One of the great examples of faith under fire in all of Christian history is the 4th century Egyptian theologian and bishop of Alexandria, Athanasius. He lived during the Christian church’s greatest theological crisis—the battle against Arianism, which is the belief that the Son and Spirit are lesser beings than the Father. Athanasius’s fortitude has never been questioned, and is the source of his super-hero status in the church.
Athanasius was exiled five times by four different Roman Emperors. He spent 17 years out of a 45-year episcopate in banishment. And throughout those long years, he fought tirelessly—even viciously—for the truth that the Son and the Spirit had to be, and were, equal to the Father. He coined the word “Ariomaniacs” to describe his opponents. He drew a line in the sand by saying that if the Son were the way the Arians said he was—a being inferior to the Father and therefore not the same God—such a Son could not have saved us. And ultimately, Athanasius prevailed. But behind this dramatic story of Athanasius’s fortitude lies another story, one of his discernment. This story is less well known, and I believe it is worth recounting here as we consider the theme of faith under fire.
Simply put, the truth at stake in the Arian controversy was that we could not rise up to God ourselves, so God had to come down to save us. The persons who came down—the Son through the incarnation and the Spirit at Pentecost—had to be fully equal to the Father in order for us to be saved. This much was relatively clear to everyone. So when Arius wrote openly around the year 318 that the Son was lower than the Father—indeed, that he was a created being—this idea was rejected fairly quickly, most notably in the year 325 at the Council of Nicaea, which we now call the First Ecumenical Council.
However, this clear rejection of Arius’s thought took place in a tumultuous political atmosphere. The Roman Empire had gone from severely persecuting Christians to regarding Christianity as its most favored religion, all in the space of less than two decades after Constantine became a Christian. The inevitable result of imperial favor toward the church was imperial involvement in the church. After Constantine died in 337, his three sons vied for control over his empire, and each tried to enlist Christian bishops and Christian theological slogans on his side.

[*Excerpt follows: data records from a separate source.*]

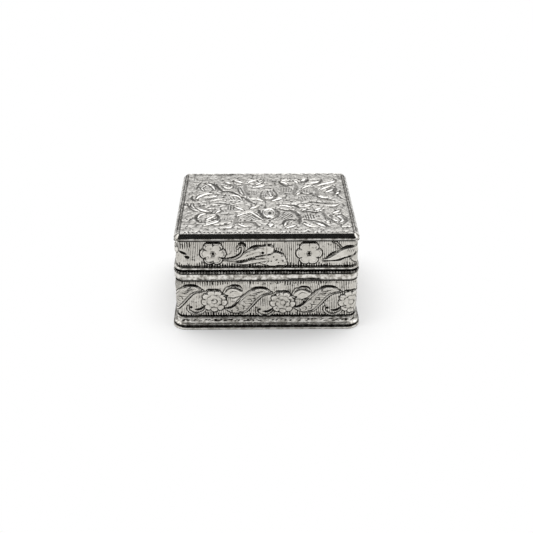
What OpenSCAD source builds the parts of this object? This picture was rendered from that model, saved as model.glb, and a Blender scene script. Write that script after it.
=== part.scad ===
// Small hinged keepsake box for a rosary. Embossed white-metal strips and polished mouldings stand
// round plain inner walls, the lid turns on a knuckle hinge at the back, and the inside is lined with velvet.
// Millimetres. The origin is the middle of the footprint, on the surface that the box stands on.
// +Z is up, the front looks along -Y and the hinge is at +Y.
// Profiles are drawn with x as the distance outside the lid's band (negative is inside) and y as the height.

/* [Box] */
// Outside width of the lid's side band
lid_w = 60; // [45:1:110]
// Outside depth of the lid's side band
lid_d = 50.5; // [40:0.5:90]
// Whole height of the closed box
box_h = 35.5; // [31:0.5:60]
// Height of the lid's lower edge above the table
split_h = 22.75; // [17:0.25:27]
// Radius of the upright corners of the lid's side band
corner_r = 2.6; // [2.4:0.1:6]

/* [Sheet walls] */
// Thickness of the lid's embossed strip
lid_band_t = 0.4; // [0.3:0.05:0.8]
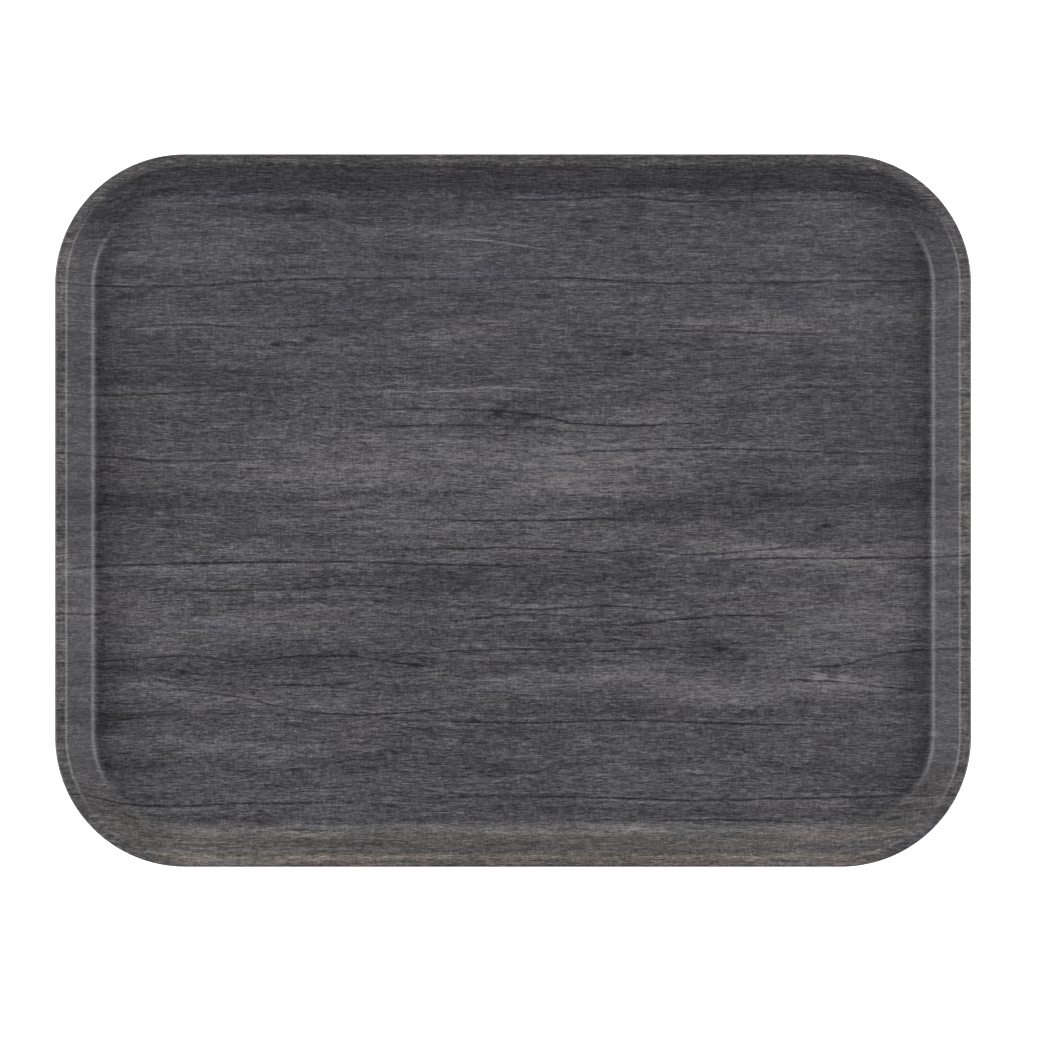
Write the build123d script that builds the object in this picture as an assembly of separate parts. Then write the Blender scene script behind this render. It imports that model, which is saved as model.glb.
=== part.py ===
from build123d import *
import os
from math import cos, radians, sin, sqrt

# Serving tray: a shallow dish with round corners and a narrow flat rim, hot-pressed in one stroke
# from a stack of resin-soaked paper sheets and then trimmed and rounded along its outer edge.
# Millimetres. +X runs along the tray, +Y across it and +Z up. The origin is the middle of the flat
# underside. Depths are measured square to the sheets, down from the serving face.

# outside of the finished tray
LENGTH = 457.2
WIDTH = 355.6
HEIGHT = 19.05
CORNER_RADIUS = 65.0

# the stack in the press, from the serving face down
OVERLAY = 0.15
DECOR = 0.20
CORE_SHEET = 0.25
CORE_SHEETS = 8
BACKING = 0.25

# the pressed profile
RIM_FLAT = 3.7
RIM_BEND_INSIDE = 0.9
FLOOR_BEND_INSIDE = 6.0
WALL_ANGLE = 54.5
EDGE_RADIUS = 1.0
WIDEST_EDGE_SHARE = 0.48

# what follows from them
STACK = OVERLAY + DECOR + CORE_SHEETS * CORE_SHEET + BACKING
RIM_BEND_OUTSIDE = RIM_BEND_INSIDE + STACK
LEAN = radians(WALL_ANGLE)
RISE = HEIGHT - STACK
BOTH_BENDS = RIM_BEND_OUTSIDE + FLOOR_BEND_INSIDE
WALL = (RISE - BOTH_BENDS * (1 - cos(LEAN))) / sin(LEAN)
RIM_TO_FLOOR = BOTH_BENDS * sin(LEAN) + WALL * cos(LEAN)
FLOOR_INSET = RIM_FLAT + RIM_TO_FLOOR
EDGE = min(EDGE_RADIUS, WIDEST_EDGE_SHARE * STACK)

# from the middle of the tray to the axes that the four corners turn about
CORNER_X = LENGTH / 2 - CORNER_RADIUS
CORNER_Y = WIDTH / 2 - CORNER_RADIUS


def stack_sheets():
    """Name, depth of the top face and thickness of every sheet, from the serving face down."""
    names = ["wear_overlay", "decor_sheet"]
    names += [f"core_sheet_{number}" for number in range(1, CORE_SHEETS + 1)]
    names += ["backing_sheet"]
    thicknesses = [OVERLAY, DECOR] + [CORE_SHEET] * CORE_SHEETS + [BACKING]
    depths = [sum(thicknesses[:place]) for place in range(len(thicknesses))]
    return list(zip(names, depths, thicknesses))


def bend_points(depth):
    """Start, middle and end of the floor bend and of the rim bend at a depth, with the edge at x = 0."""
    floor_radius = FLOOR_BEND_INSIDE + depth
    rim_radius = RIM_BEND_OUTSIDE - depth
    floor_axis = (-FLOOR_INSET, STACK + FLOOR_BEND_INSIDE)
    rim_axis = (-RIM_FLAT, HEIGHT - RIM_BEND_OUTSIDE)
    turns = (0, LEAN / 2, LEAN)
    floor_bend = [
        (floor_axis[0] + floor_radius * sin(turn), floor_axis[1] - floor_radius * cos(turn))
        for turn in turns
    ]
    rim_bend = [
        (rim_axis[0] - rim_radius * sin(turn), rim_axis[1] + rim_radius * cos(turn))
        for turn in reversed(turns)
    ]
    return floor_bend, rim_bend


def face_line(depth):
    """The line of the pressed shape at a depth: floor bend, wall, rim bend and rim flat."""
    floor_bend, rim_bend = bend_points(depth)
    rim_end = (0, HEIGHT - depth)
    return [
        ThreePointArc(*floor_bend),
        Line(floor_bend[-1], rim_bend[0]),
        ThreePointArc(*rim_bend),
        Line(rim_bend[-1], rim_end),
    ]


def rounded_edge():
    """Everything that the trimming cutter leaves: the whole section, round at its outer edge."""
    land = Pos(-EDGE, HEIGHT - STACK / 2) * Rectangle(2 * EDGE, STACK)
    corners = land.vertices().group_by(Axis.X)[-1]
    inboard = Pos(-EDGE - FLOOR_INSET / 2, HEIGHT / 2) * Rectangle(FLOOR_INSET, HEIGHT)
    return fillet(corners, EDGE) + inboard


def sheet_section(depth, thickness):
    """One sheet cut across its wall and rim, upright in the XZ plane with the tray's edge at x = 0."""
    upper, lower = face_line(depth), face_line(depth + thickness)
    inner_end = Line(lower[0] @ 0, upper[0] @ 0)
    outer_end = Line(upper[-1] @ 1, lower[-1] @ 1)
    strip = make_face(upper + lower + [inner_end, outer_end])
    return Plane.XZ * (strip & rounded_edge())


def tray_sheet(depth, thickness):
    """One whole sheet: the flat floor, four straight walls with their rim, and four turned corners."""
    section = sheet_section(depth, thickness)
    floor_outline = RectangleRounded(
        LENGTH - 2 * FLOOR_INSET, WIDTH - 2 * FLOOR_INSET, CORNER_RADIUS - FLOOR_INSET
    )
    floor = Pos(0, 0, STACK - depth - thickness) * extrude(floor_outline, thickness)
    end_wall = extrude(Pos(LENGTH / 2, 0, 0) * section, CORNER_Y, both=True)
    side_wall = extrude(Pos(WIDTH / 2, 0, 0) * section, CORNER_X, both=True)
    corner = revolve(Pos(CORNER_RADIUS, 0, 0) * section, Axis.Z, 90)
    around = []
    for quarter in range(4):
        turn = Rot(0, 0, 90 * quarter)
        wall = side_wall if quarter % 2 else end_wall
        x = CORNER_X if quarter in (0, 3) else -CORNER_X
        y = CORNER_Y if quarter in (0, 1) else -CORNER_Y
        around += [turn * wall, Pos(x, y, 0) * turn * corner]
    return floor.fuse(*around, glue=True)


def main():
    os.makedirs("parts", exist_ok=True)
    for name, depth, thickness in stack_sheets():
        export_step(tray_sheet(depth, thickness), f"parts/{name}.step")


main()
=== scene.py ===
"""A pressed laminate serving tray with a grey wood print, on a pale floor in soft studio light.

Metres, in the same frame as the solid model: +X along the tray, +Z up, the floor at Z = 0.
Lengths in the wood print are in millimetres, because that is how a printer would give them.
"""
from math import cos, dist, pi, radians, sin, sqrt

import bmesh
import bpy
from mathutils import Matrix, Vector


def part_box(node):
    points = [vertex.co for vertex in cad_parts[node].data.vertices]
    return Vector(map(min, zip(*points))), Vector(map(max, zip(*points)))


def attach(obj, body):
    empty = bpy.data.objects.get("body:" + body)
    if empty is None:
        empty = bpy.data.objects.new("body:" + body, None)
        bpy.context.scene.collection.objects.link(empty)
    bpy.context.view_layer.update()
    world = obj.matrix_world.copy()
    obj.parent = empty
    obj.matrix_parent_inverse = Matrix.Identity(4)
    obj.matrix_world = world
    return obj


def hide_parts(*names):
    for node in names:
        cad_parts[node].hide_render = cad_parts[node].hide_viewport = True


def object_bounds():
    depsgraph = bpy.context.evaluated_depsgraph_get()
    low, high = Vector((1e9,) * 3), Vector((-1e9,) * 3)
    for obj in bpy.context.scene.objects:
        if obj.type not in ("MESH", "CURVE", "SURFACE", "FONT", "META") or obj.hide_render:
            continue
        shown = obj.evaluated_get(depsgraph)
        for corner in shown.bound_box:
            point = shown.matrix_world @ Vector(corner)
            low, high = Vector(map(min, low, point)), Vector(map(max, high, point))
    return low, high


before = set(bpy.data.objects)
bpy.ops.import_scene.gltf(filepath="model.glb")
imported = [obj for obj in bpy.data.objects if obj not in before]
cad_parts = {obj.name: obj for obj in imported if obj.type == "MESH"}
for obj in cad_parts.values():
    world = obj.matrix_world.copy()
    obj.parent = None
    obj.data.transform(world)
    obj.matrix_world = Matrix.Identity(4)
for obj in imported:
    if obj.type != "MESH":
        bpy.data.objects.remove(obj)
CAD_LOW, CAD_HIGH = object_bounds()

MM = 0.001

# the pressed profile, as the sheets were bent
RIM_FLAT = 3.7 * MM
RIM_BEND_INSIDE = 0.9 * MM
FLOOR_BEND_INSIDE = 6.0 * MM
LEAN = radians(54.5)
CORNER_RADIUS = 65.0 * MM
EDGE = 1.0 * MM

# what the frame gives
LENGTH = CAD_HIGH.x - CAD_LOW.x
WIDTH = CAD_HIGH.y - CAD_LOW.y
HEIGHT = CAD_HIGH.z
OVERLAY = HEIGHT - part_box("decor_sheet")[1].z
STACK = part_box("wear_overlay")[0].z + OVERLAY

# what follows from them
RIM_BEND_OUTSIDE = RIM_BEND_INSIDE + STACK
BOTH_BENDS = RIM_BEND_OUTSIDE + FLOOR_BEND_INSIDE
WALL = (HEIGHT - STACK - BOTH_BENDS * (1 - cos(LEAN))) / sin(LEAN)
FLOOR_INSET = RIM_FLAT + BOTH_BENDS * sin(LEAN) + WALL * cos(LEAN)
CORNER_X = LENGTH / 2 - CORNER_RADIUS
CORNER_Y = WIDTH / 2 - CORNER_RADIUS

# how finely the bends and corners are divided
CORNER_STEPS = 32
RIM_STEPS = 10
FLOOR_STEPS = 14
EDGE_STEPS = 7

# an extra row of points this far from each end of a flat stretch keeps its shading flat
HOLD = 0.12 * MM
FLOOR_HOLD = 0.5 * MM

# points closer than this are merged
WELD = 0.0005 * MM

# the camera: its height above the rim, and where it hangs beside the tray's middle
CAMERA_HEIGHT = 1.45
CAMERA_X = 2.7 * MM
CAMERA_Y = -4.0 * MM
LENS = 100.96
SENSOR = 36

# the surround: its strength up to GLOW_TOP degrees above the horizon, and from DIM_FROM up
GLOW = 0.50
GLOW_TOP = 8
DIM = 0.06
DIM_FROM = 32

# the table top
TABLE_HALF_SIZE = 30.0
TABLE_COLOUR = (0.9, 0.9, 0.9, 1)
TABLE_ROUGHNESS = 0.8
TABLE_GLOW = 0.80


# ---------------------------------------------------------------- studio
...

The result was a bewildering proliferation of creedal statements, with various ways of speaking of the Son’s relationship to the Father.
The Council of Nicaea had declared the Son to be “of one essence with the Father.” Now, other creeds called him “like the Father” or “like the Father in all respects” or “exactly like the Father” or “like the Father in essence.” In a related issue, the church was also looking for words to describe the oneness and threeness of God, and some people used the same Greek word (hypostasis) to refer to his oneness that other people were using to refer to his threeness. Thus, some (like Athanasius himself) spoke of “one hypostasis” in God (meaning “one essence”), while others spoke of “three hypostases” (meaning “three persons”).
The situation rapidly became confusing, as it became harder to tell which statements were equivalent and which ones actually reflected unacceptable differences of opinion. In this confused situation, many people tended to latch onto a single statement and to insist on it in opposition to all others. Parties started to emerge based on particular slogans, and the rival claimants to the imperial throne backed one party or another, one slogan or another, by exiling bishops who held to different slogans.
This is where Athanasius’s extraordinary gift for discernment came into play. No one was ever more adamant in opposing Arianism. But if he had been equally adamant about insisting that everyone use his slogans to oppose Arianism, the controversy might never have ended, since almost everyone was distrustful of everyone else’s slogans. In the midst of the confusion, fog and name-calling, Athanasius was uniquely able to recognize that beneath the varied statements lay a consensus, shared by most of the church in opposition to Arianism.
In the 350s and early 360s, he worked tirelessly to uncover the consensus that he believed lay behind the various anti-Arian statements. And in the year 362, he held a small council in Alexandria at which he was able to show the different groups that they were saying the same thing. He insisted that since they were saying the same thing, they should begin to say it the same way, and it is a tribute to his humility that he did not insist in every case on the way he had said things earlier in his career. He accepted the use of hypostasis to mean “person” (which was not the way he had previously used the word), even as he insisted that the phrase “of the same essence” was the best way to show the equality of the Son to the Father. This local council was the turning point in the Trinitarian controversy. It paved the way for the church’s acceptance of the Nicene Creed (with its bold assertion that the Son is equal to the Father, and that this Son “came down” for our salvation), at the Second Ecumenical Council in 381.
Times of persecution call for stalwart, faithful perseverance in the midst of pressure to compromise, or worse. But such times also beget confusion about who is and is not firmly standing for the faith. An important but neglected aspect of faithfulness under fire is the biblical/theological discernment to recognize what is and is not an acceptable way of affirming the faith. In the case of Athanasius and the Arian crisis, this kind of discernment was just as important to the work of the gospel as the fortitude for which he is much more famous. In discernment, too, he is a shining example to us of how to live Christianly in a complex, confusing world.